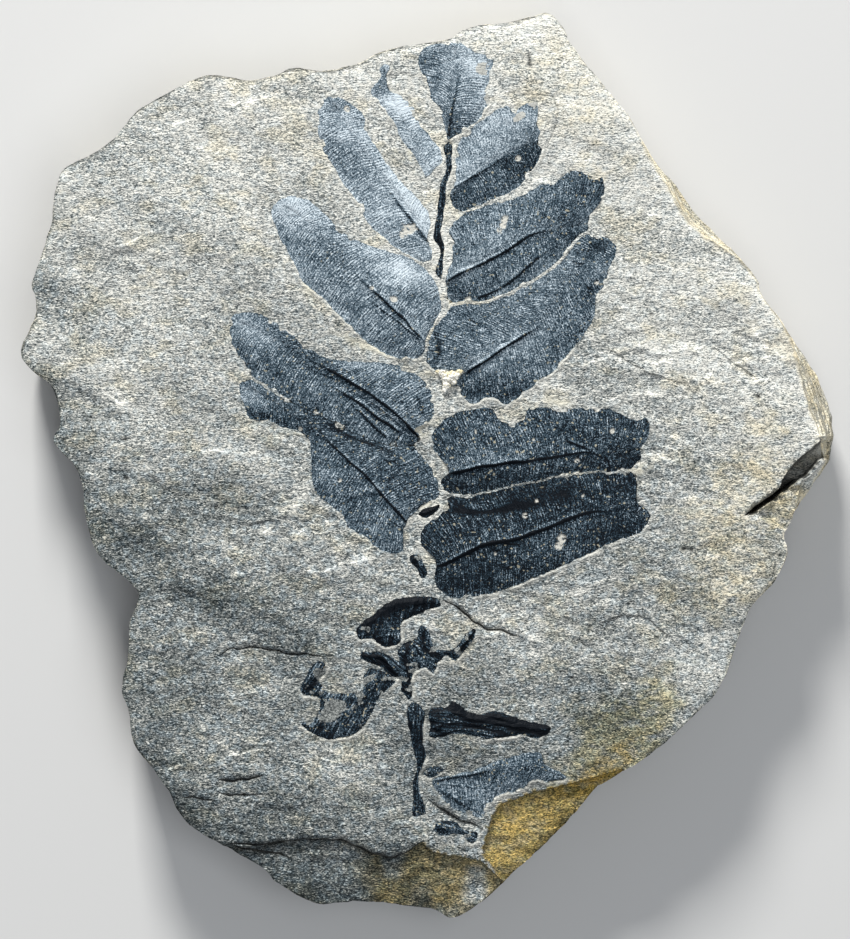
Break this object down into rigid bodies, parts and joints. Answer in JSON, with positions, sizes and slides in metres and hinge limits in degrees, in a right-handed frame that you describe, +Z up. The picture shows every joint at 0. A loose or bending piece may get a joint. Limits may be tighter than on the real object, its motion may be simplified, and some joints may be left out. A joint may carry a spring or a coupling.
{
  "type": "fossil fern plate",
  "caption": "Broken slab of grey shale with the dark carbon film of a seed-fern frond, leaflets in pairs along a stem, lying flat.",
  "frame": {"origin": "middle of the underside of the slab, on the surface it lies on", "axes": "+Z up out of the fossil face; +Y from the foot of the frond to its tip; +X to the right as the face is looked down on"},
  "size_m": [0.1146, 0.1266, 0.0136],
  "materials": {
    "shale": "matt split shale, pale grey with a fine speckle, ochre stains at the foot",
    "carbon_film": "thin blue-grey carbon film with fine veins and a low sheen",
    "dark_film": "near-black crumpled carbon film, low sheen",
    "white_mineral": "chalky white mineral crust"
  },
  "bodies": {
    "root": {"shale_slab": "shale", "terminal_leaflet": "carbon_film", "right_leaflet_1": "carbon_film", "right_leaflet_2": "carbon_film", "right_leaflet_3": "carbon_film", "right_leaflet_4": "carbon_film", "right_leaflet_5": "carbon_film", "left_leaflet_1": "carbon_film", "left_leaflet_2": "carbon_film", "left_leaflet_3": "carbon_film", "left_leaflet_4": "carbon_film", "left_leaflet_5": "carbon_film", "lower_leaflet_1": "carbon_film", "lower_leaflet_2": "carbon_film", "curled_leaflet_top": "dark_film", "curled_leaflet_middle": "dark_film", "curled_leaflet_left": "dark_film", "upper_stem": "dark_film", "stem_chip": "dark_film", "middle_stem": "dark_film", "lower_stem": "dark_film", "leaflet_stub": "dark_film", "leaf_scrap": "dark_film", "mineral_patch": "white_mineral"}
  },
  "joints": []
}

## TASK
Return the listing above word for word.

## REPLY
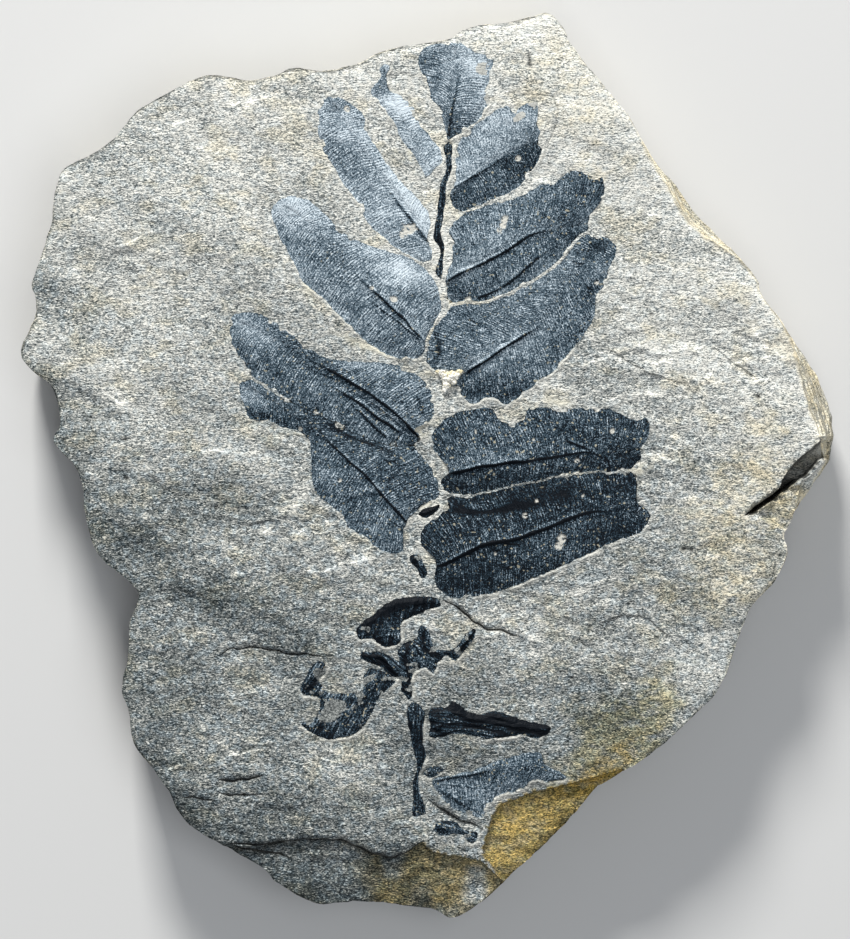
Break this object down into rigid bodies, parts and joints. Answer in JSON, with positions, sizes and slides in metres and hinge limits in degrees, in a right-handed frame that you describe, +Z up. The picture shows every joint at 0. A loose or bending piece may get a joint. Limits may be tighter than on the real object, its motion may be simplified, and some joints may be left out. A joint may carry a spring or a coupling.
{
  "type": "fossil fern plate",
  "caption": "Broken slab of grey shale with the dark carbon film of a seed-fern frond, leaflets in pairs along a stem, lying flat.",
  "frame": {"origin": "middle of the underside of the slab, on the surface it lies on", "axes": "+Z up out of the fossil face; +Y from the foot of the frond to its tip; +X to the right as the face is looked down on"},
  "size_m": [0.1146, 0.1266, 0.0136],
  "materials": {
    "shale": "matt split shale, pale grey with a fine speckle, ochre stains at the foot",
    "carbon_film": "thin blue-grey carbon film with fine veins and a low sheen",
    "dark_film": "near-black crumpled carbon film, low sheen",
    "white_mineral": "chalky white mineral crust"
  },
  "bodies": {
    "root": {"shale_slab": "shale", "terminal_leaflet": "carbon_film", "right_leaflet_1": "carbon_film", "right_leaflet_2": "carbon_film", "right_leaflet_3": "carbon_film", "right_leaflet_4": "carbon_film", "right_leaflet_5": "carbon_film", "left_leaflet_1": "carbon_film", "left_leaflet_2": "carbon_film", "left_leaflet_3": "carbon_film", "left_leaflet_4": "carbon_film", "left_leaflet_5": "carbon_film", "lower_leaflet_1": "carbon_film", "lower_leaflet_2": "carbon_film", "curled_leaflet_top": "dark_film", "curled_leaflet_middle": "dark_film", "curled_leaflet_left": "dark_film", "upper_stem": "dark_film", "stem_chip": "dark_film", "middle_stem": "dark_film", "lower_stem": "dark_film", "leaflet_stub": "dark_film", "leaf_scrap": "dark_film", "mineral_patch": "white_mineral"}
  },
  "joints": []
}